Die Annahme der meisten Betreiber, dass zunächst z.B. der Serviceanbieter oder der WEA-Hersteller die erste Verantwortung für die Rettung seines verunfallten Mitarbeiters trägt, ist nachvollziehbar und richtig. Aber ohne Vorarbeit des Betreibers oder Betriebsführers trägt die beste Ausbildung unserer Serviceteams nur partiell. Die Mitarbeiter in den Windenergieanlagen haben in den letzten 15 Jahren eine erstaunliche Entwicklung bei der Trainingstiefe, Unterweisungsdichte und Ausrüstung durchlaufen. Die Teams sind immer besser auch auf Notfallsituationen vorbereitet. Aber mit immer mehr Teams, die wir zwingend für immer mehr Windenergieanlagen benötigen, steigt zwingend die Wahrscheinlichkeit, dass es zu einem Notfall kommen kann. Hier ist Vorbereitung und ein stichhaltiges Rettungskonzept für die Mitarbeiter in der WEA die beste Versicherung, dass Rettung schnell und sachgemäß funktioniert.

Für Betreiber und Betriebsführer sollte Teil der Vorbereitung sein, mit den örtlichen Feuerwehren und auch mit den nächstgelegenen Höhenrettungsteams zu der jeweiligen WEA Kontakt aufzunehmen.[2]

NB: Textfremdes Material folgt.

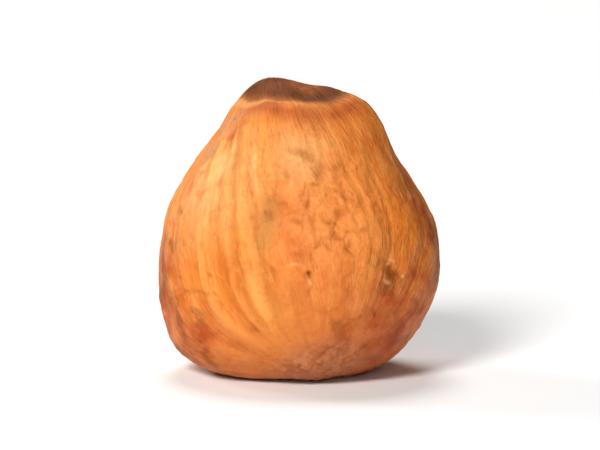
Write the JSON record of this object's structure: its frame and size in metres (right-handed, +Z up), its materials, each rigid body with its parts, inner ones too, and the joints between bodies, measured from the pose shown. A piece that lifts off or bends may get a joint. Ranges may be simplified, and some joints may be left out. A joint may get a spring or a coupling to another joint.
{
  "type": "hazelnut",
  "caption": "Shelled hazelnut kernel in its thin brown skin: a plump rounded drop with a blunt tip, fine ridges from base to tip and a flattened base it stands on.",
  "frame": {"origin": "on the surface the kernel stands on, below the middle of its bounding box", "axes": "+Z up from the flattened base to the blunt tip; -Y is the side seen first in the picture; +X is to the right of it"},
  "size_m": [0.015, 0.0144, 0.0157],
  "materials": {
    "skin": "matte papery skin, slightly waxy on its ridges"
  },
  "bodies": {
    "root": {"kernel": "skin"}
  },
  "joints": []
}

Darüber hinaus hat der Kontakt zu den Höhenrettungsgruppen auch den Sinn, diesen Übungszeiten an den verschiedenen WEA-Typen einzuräumen – es hilft, die Retter mit den Besonderheiten einer WEA vertraut zu machen, es hilft ihnen, im Ernstfall schneller einen guten Überblick zu bekommen. Es erleichtert eventuell auch die Bedienung von Aufzügen und Winden.

Die örtliche Feuerwehr wird wahrscheinlich nicht über Höhenretter verfügen, aber sie sollte mit den Örtlichkeiten vertraut sein und wissen,

  • wo man einen Schlüssel findet,
  • ob und wieviel Notfall-PSA in den WEA vorhanden ist,
  • welche mitlaufenden Auffanggeräte eventuell im Windpark vorhanden sind,
  • wo man beides findet
  • und vor allem, wer Ansprechpartner ist und wie dieser zu erreichen ist, sollte es einmal zum Ernstfall kommen.

All das erleichtert die Arbeit der Retter und kann wertvolle Zeit sparen, wenn das Höhenrettungsteam eintrifft. Bei einem Treffen mit Höhenrettungsgruppen aus NRW kam zudem der wichtige Hinweis, dass wenn andere Teams oder Mitarbeiter des Betriebsführers oder Betreibers ortsnah sind und zu der Windenergieanlage mit einem Verunfallten eilen können, dies am sichersten in Begleitung der Polizei geschieht. Nicht immer kann diese Begleitung durch die nächstgelegene Wache gewährleistet werden, aber wenn es möglich ist, macht es die Fahrt sicherer und schneller.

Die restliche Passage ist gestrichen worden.